What happens isn't so important. Living is imbued with the spirit of a young twenty-something, whose experiences are mostly throwaway steppingstones on the way to something that matters. Czajka's accomplishment is to tell her story with a kind of Nouvelle Vague lightness (people and scenes are borderline satirical and mocking) while keeping the action contemporary. Some French viewers, while finding Marmaï and Demoustier the "sexy revelations of the year," thought Czajka's action "sometimes too timid." Maybe they wanted something like Benoît Jacquot's À toute de suite, whose young woman (Isild LeBesco) joins an equally wet-behind-the-ears Arab-French bank robber on the run. But forget the fake excitement of À toute de suite, which eventually founders in detail. D'Amour et d'eau fraîche's more desultory line is more fraught with reality and danger. The pistol Julie finds in the Spanish house and learns from Ben how to shoot is more dangerous because we don't know, nor does she, what he or she will do with it.

At the same time Julie's life is mundane, almost pathetic. She can't afford a room with a shower. When she visits her family her mother is clueless, and her older brother is nasty when he learns she's been fired from the publicity firm job, which he helped her get. At the publicity firm she is treated vilely, and those two older men are nothing much. This is not the world of improvisational glamor and panache humorously and tragically enacted in Godard's iconic Breathless. Ben may end in a western-style shootout like Belmondo, but his future is really just one big question mark. The point is that Julie sees what's going on -- she's a respectable middle class girl with her University diploma ("Bac + 5") who can't get a decent job -- and thumbs her nose at this fact.
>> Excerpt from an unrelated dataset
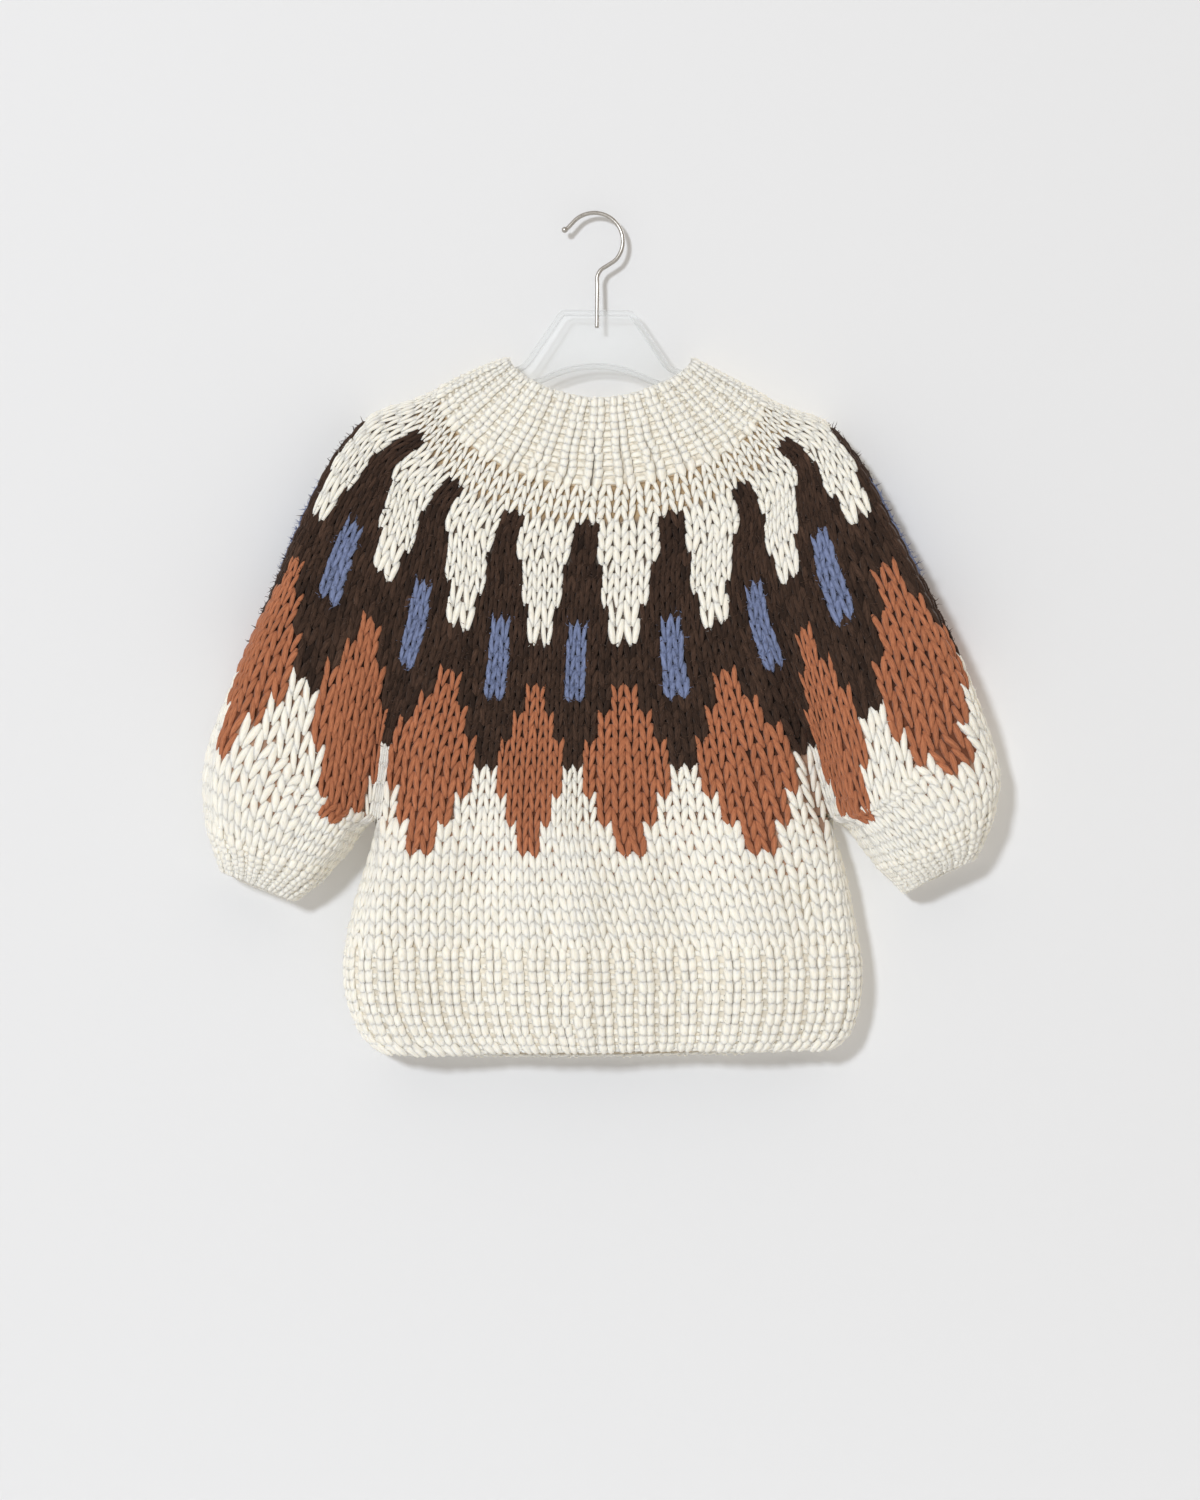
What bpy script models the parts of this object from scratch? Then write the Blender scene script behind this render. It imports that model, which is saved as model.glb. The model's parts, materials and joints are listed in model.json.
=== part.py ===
"""A hand-knitted jacquard sweater hanging from a clear hanger.

The sweater is knitted in the round from the neck down: a ribbed neckband, a
round yoke, then three tubes, the body and two sleeves, each closed by a rib.
Every piece is a wall of chunky knit between an outer and an inner surface.

The frame: X runs across the sweater, Y away from the viewer and Z up. The
origin is the underside of the hook's crown, where a nail or a rail holds it.
Rings of knitting are counted in rows from the top of the yoke, downwards.
Round a ring, the angle is 0 at the centre front, 90 and -90 degrees at the
folded edges and 180 degrees at the centre back.
"""

import math
from collections import namedtuple

import bmesh
import bpy
import numpy as np

COLLECTION = "jacquard_sweater"
MM = 0.001

# The knitting
WALL = 5.5 * MM
YOKE_COLUMNS = 128
BODY_COLUMNS = 72
SLEEVE_COLUMNS = 36
STITCH_TURN = 360.0 / YOKE_COLUMNS
GUSSET_COLUMNS = 4
SEAM_ROWS = 0.016
ROW_STEP = 0.05
UNDERARM_DROP = 2.5 * MM
CORNER_NUDGE = 0.6 * MM
GUSSET_LEAN = 0.4 * MM
LEAD_ROWS = 2.0

# Rows where one piece ends and the next begins
NECK_EDGE_ROW = -11.0
YOKE_TOP_ROW = 0.0
UNDERARM_ROW = 23.0
HEM_TOP_ROW = 32.0
HEM_EDGE_ROW = 41.0
CUFF_TOP_ROW = 29.0
CUFF_EDGE_ROW = 35.0

# The folded edges lie in one plane, a little in front of the hook
FOLD_Y = -12.0 * MM
CREASE_ANGLE = 45.0
CREASE_WIDTH = 9.0
BACK_CREASE_SHARE = 0.35
RIGHT_PIT_WIDTH = 20.0
SLEEVE_BLEND_WIDTH = 28.0
CROWN_SHARE = 0.18
WIDEST_NOSE = 0.48

# Ribs: 32 round the neck, 52 round the hem and 18 round each cuff
NECK_RIB_COLUMNS = 4
TUBE_RIB_COLUMNS = 2
HEM_COLUMNS = 104
RIB_HEIGHT = 1.1 * MM
SEAM_RIB_SHARE = 0.3

# Each ring of the neckband and yoke, in millimetres: its centre front, how far
# the two folded edges reach sideways and rise above it, how sharply the ring
# bends up, the degrees that it turns while it rises and while it reaches, the
# depths of the body's front, the sleeves' front and the back, how deep the
# creases between body and sleeves are, how far out the right crease lies, and
# the width of the rounding at the folded edges.
Ring = namedtuple(
    "Ring",
    "row mid_x mid_z left_reach left_rise right_reach right_rise"
    " bend rise_turn reach_turn body sleeve back crease right_pit nose",
)
YOKE_RINGS = (
    Ring(-11.0, 0.0, -161.7, 78.3, 38.7, 82.6, 38.0, 1.8, 60, 88, 20, 13, 13, 0, 0, 12),
    Ring(-5.5, -2.6, -198.7, 104.0, 64.5, 117.0, 57.6, 2.0, 60, 92, 21, 13, 13, 0, 0, 12),
    Ring(0.0, -5.2, -236.5, 130.7, 87.7, 148.8, 80.0, 2.0, 60, 95, 20, 13, 14, 0, 0, 12),
    Ring(3.0, -10.3, -269.2, 149.6, 110.1, 177.0, 102.3, 2.2, 60, 93, 20, 14, 14, 0, 0, 13),
    Ring(5.0, -12.9, -293.3, 178.9, 123.0, 205.5, 117.0, 2.4, 65, 85, 21, 15, 15, 0, 0, 14),
    Ring(7.5, -14.6, -324.2, 207.3, 123.8, 233.0, 122.0, 2.7, 72, 70, 24, 20, 16, 0, 0, 17),
    Ring(12.0, -18.0, -386.1, 240.8, 113.5, 273.5, 117.8, 3.2, 88, 60, 30, 31, 17, 3, 2, 22),
    Ring(16.0, -18.0, -433.4, 261.4, 109.2, 305.3, 102.3, 4.2, 90, 56, 35, 41, 18, 12, 5, 26),
    Ring(20.0, -17.5, -481.6, 284.7, 105.8, 330.2, 95.5, 6.0, 90, 52, 38, 48, 19, 24, 12, 29),
    Ring(23.0, -18.0, -518.6, 300.0, 104.0, 345.7, 94.6, 10.0, 90, 48, 40, 50, 19, 32, 20, 30),
)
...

Her decision to go on Ben's trip to Spain isn't so decisive; she has many misgivings. "I've got to go back and get a good job," she keeps saying.

But the film -- the director's second starring Demoustier -- which seems on a downbeat realistic trajectory, runs off the rails once Ben appears. "To make a lot of money you don't have to work," Ben says. "To make a little money, you have to work hard." In today's brutal job market, that is basically true, or very nearly. One may however still wonder why Czajka jumps from her rather subtle and telling little scenes of contemporary work, with their realism tinged with satire, into the conventionally anti-bourgeois romantic alternative of flight with an outlaw, which if not iconic as Godard, is still a fantasy. You could say in criticism as does the reviewer of Le Monde, that "Isabelle Czajka plays the social analysis card without quite being convincing. . .the director seems more concerned with entertaining than with sharply delineating the social system." Precisely: but this film is not a treatise so much as a series of slices of life which, if they teach, also delight.

Follow-through on the sociological commentary hardly matters, because the casual, offhand quality of Czajka's scenes is winning, and because Anaïs Demoustier, who also played the lead in Czajka's first film, is a star in the making. Demoustier is a delicate flower that turns out to be indestructible. She and Pio Marmaï, as her casual, affectionate, potentially lethal beau, have a chemistry that again, makes what happens a little beside the point. They're probably going nowhere, but love is in the air. And the water is fresh. Czajka steers a moderate course between the pure style of Godard and the intense commentary of the Dardennes. True, her work is not profound, and the outlaw, genre phase of the film is less effective than the Parisian phase of working and sleeping around. But the whole is cinematic, helped by her own long experience as a camera person.

Living by Love Alone opened in Paris August 18, 2011, to mixed reviews (Allociné rating 3.2 based on 16 reviews). Seen and reviewed as part of the Rendez-Vous with French Cinema, presented by UniFrance and the Film Society of Lincoln Center March 3-13, 2011 at three venues, uptown at the Walter Reade Theater, downtown at the IFC Center, and in Brooklyn at BAMcinématek.